Aeros used Solidworks software from Dassault Systèmes (Waltham, Mass.) for the truss design, and conducted finite element analysis (FEA) of the entire structure under cargo-loading and bending conditions, using Nastran FEA software from NEi Software (Westminster, Calif.).

 

A new way to carry cargo

The majority of the composites comprise the truss structure, but other composite elements include the instrument panel, honeycomb-cored glass and carbon fiber cockpit floor panels and abrasion-resistant aramid fiber-reinforced composite fabrics on the craft’s ground-contact pads. Kenny reveals that in the full-scale airships, the outer skin might be made with more durable, rigid, lightweight composite panels, rather than the mylar film employed in the demonstrator. 

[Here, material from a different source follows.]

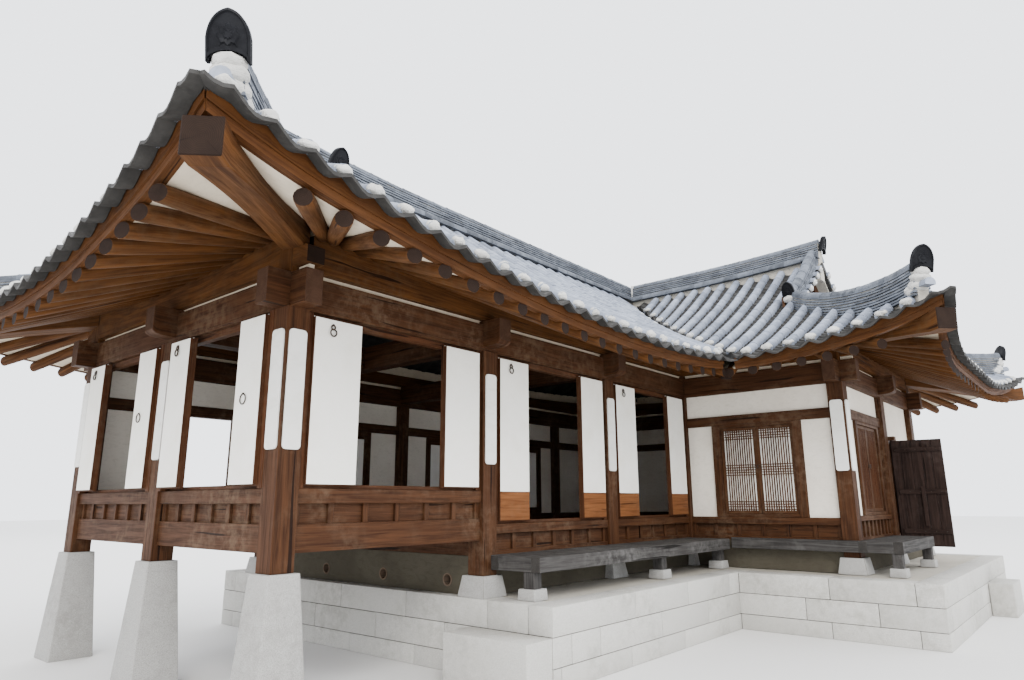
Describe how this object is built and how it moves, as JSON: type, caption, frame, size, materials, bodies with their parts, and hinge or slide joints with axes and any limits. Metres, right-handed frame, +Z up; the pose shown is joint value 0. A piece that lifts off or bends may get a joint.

The Dragon Dream successfully lifted off in 2013, says Aeros’ director of communications John Kiehle. Since then, Aeros has inked four memoranda of understanding with cargo transporters Pacific Airlift, Cargolux Airlines, Air Charter Service and Bertling Logistics, to explore shipping possibilities — Aeros intends to lease, not sell, the craft and will act as fleet operator. Target markets include oil and gas and wind energy (transport of blades and towers). The goal, says Kiehle, is FAA certification by 2016, and an active fleet soon thereafter.